Tanto a tatuagem como o erro do revisor me lembram uma história que, embora real, em sua versão exagerada se transforma em piada -como, aliás, acontece com qualquer história da lenda ou da vida.
Deu-se que uma jovem estava noiva de um nordestino meio fora do esquadro, cuja fama e manias não agradavam à mãe da moça. Esgotado o arsenal de restrições genéricas, a futura sogra decidiu espionar o noivo de sua filha, e tanto espionou que, um dia, aproveitando-se de o rapaz estar tomando banho, foi espiá-lo pelo buraco da fechadura. (Uma sogra, um noivo nordestino e um buraco na fechadura teriam de dar uma boa história, na pior das hipóteses, numa piada sofrível.)
No que botou um olho no citado buraco, a futura sogra logo arregalou o outro: impossível! Não podia acreditar no que estava vendo, embora estivesse vendo pouquíssimo, apenas o suficiente.
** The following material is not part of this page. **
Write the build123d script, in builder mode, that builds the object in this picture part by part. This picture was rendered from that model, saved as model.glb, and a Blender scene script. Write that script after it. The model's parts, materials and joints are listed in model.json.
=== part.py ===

Foi diretamente comunicar à filha: "Olha, você não pode casar com aquele tarado! Proíbo!". A moça também arregalou os olhos, os dois ao mesmo tempo, sem saber e, na realidade, sem muito interesse em saber o que podia ter acontecido. "Seu noivo não presta, minha filha, é um nordestino que nunca me enganou!" (A futura sogra cultivava abrangente prevenção contra nortistas, nordestinos e até mesmo contra cariocas da zona norte da cidade.)
A moça não estava a fim de se esquentar, sabia que a mãe procurava pretexto para melar o casamento. Já insinuara que o rapaz tinha outras namoradas, era vagabundo, gastava tudo no bicho, passava os dias jogando pelada. Tipo pouco recomendável para constituir família.
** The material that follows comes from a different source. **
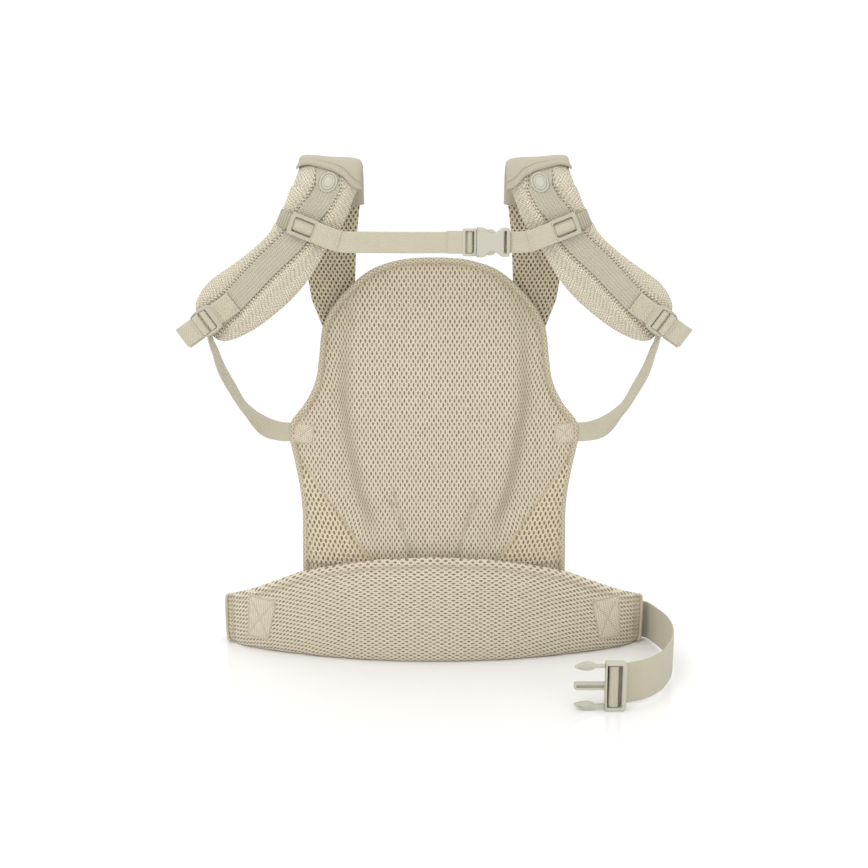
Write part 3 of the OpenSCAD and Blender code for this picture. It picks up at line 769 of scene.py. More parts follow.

Mesmo assim, mais por delicadeza do que curiosidade, a moça perguntou: "Mas o que há de errado com ele? A senhora foi espiar pelo buraco da fechadura, ele estava tomando banho, que mal há nisso?"
A futura sogra apalpou o coração, afrontada, já num começo de falta de ar. "O que há? O que há? Pois o que há, minha filha, é que jamais consentirei nesse casamento! Seu noivo é um tarado!"
"Tarado por quê?"
A futura sogra olhou para os lados, não se sabe se à procura de testemunhas ou, ao contrário, para evitar qualquer testemunha: "Vi o seu noivo nu. Ele tem uma tatuagem sabe onde? Justamente naquele lugar! Naquele lugar! E uma tatuagem misteriosa, coisa de macumba, de magia negra, minha filha. Ele mandou tatuar um nome horrível, só pode ser coisa de feitiçaria: "Salbuco'. Como se pode confiar num homem que mandou gravar naquele lugar esse nome, Salbuco?"
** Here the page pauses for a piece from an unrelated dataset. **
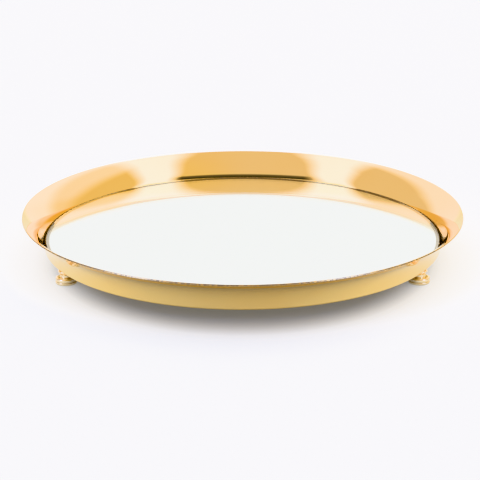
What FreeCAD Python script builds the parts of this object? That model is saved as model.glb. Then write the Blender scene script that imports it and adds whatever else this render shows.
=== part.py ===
import FreeCAD, Part
import math
import os
import Sketcher
from FreeCAD import Placement, Rotation, Vector

# Round vanity tray: a dish of flared sheet brass on three turned feet, with a mirror bonded to
# its floor on foam tape. Each foot is held by a countersunk screw from inside the dish, under
# the mirror, and stands on a soft pad.
#
# Frame: millimetres, +Z up, origin on the surface the tray stands on, under the dish's axis.
# The back foot is on +Y and each front foot is a little under 120 degrees round from it.

SHEET = "Dims"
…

A moça riu, tranquilizada. "Não, mamãe, a senhora leu errado, não é Salbuco não, é "Salve Meu Glorioso Estado Natal de Pernambuco'."
A história não conta se a futura sogra caiu desmaiada, definitivamente sem ar. Tampouco esclarece se o casamento foi desmanchado.
Ficamos sem saber se a moça e o nordestino viveram muitos anos felizes.
É possível que sim. Com uma variante: é possível, também, que a futura sogra tenha fugido com o noivo de sua filha, na justa curiosidade de ler a frase completa. Depois de se espiar pelo buraco de uma fechadura -disse Rabelais-, tudo é possível.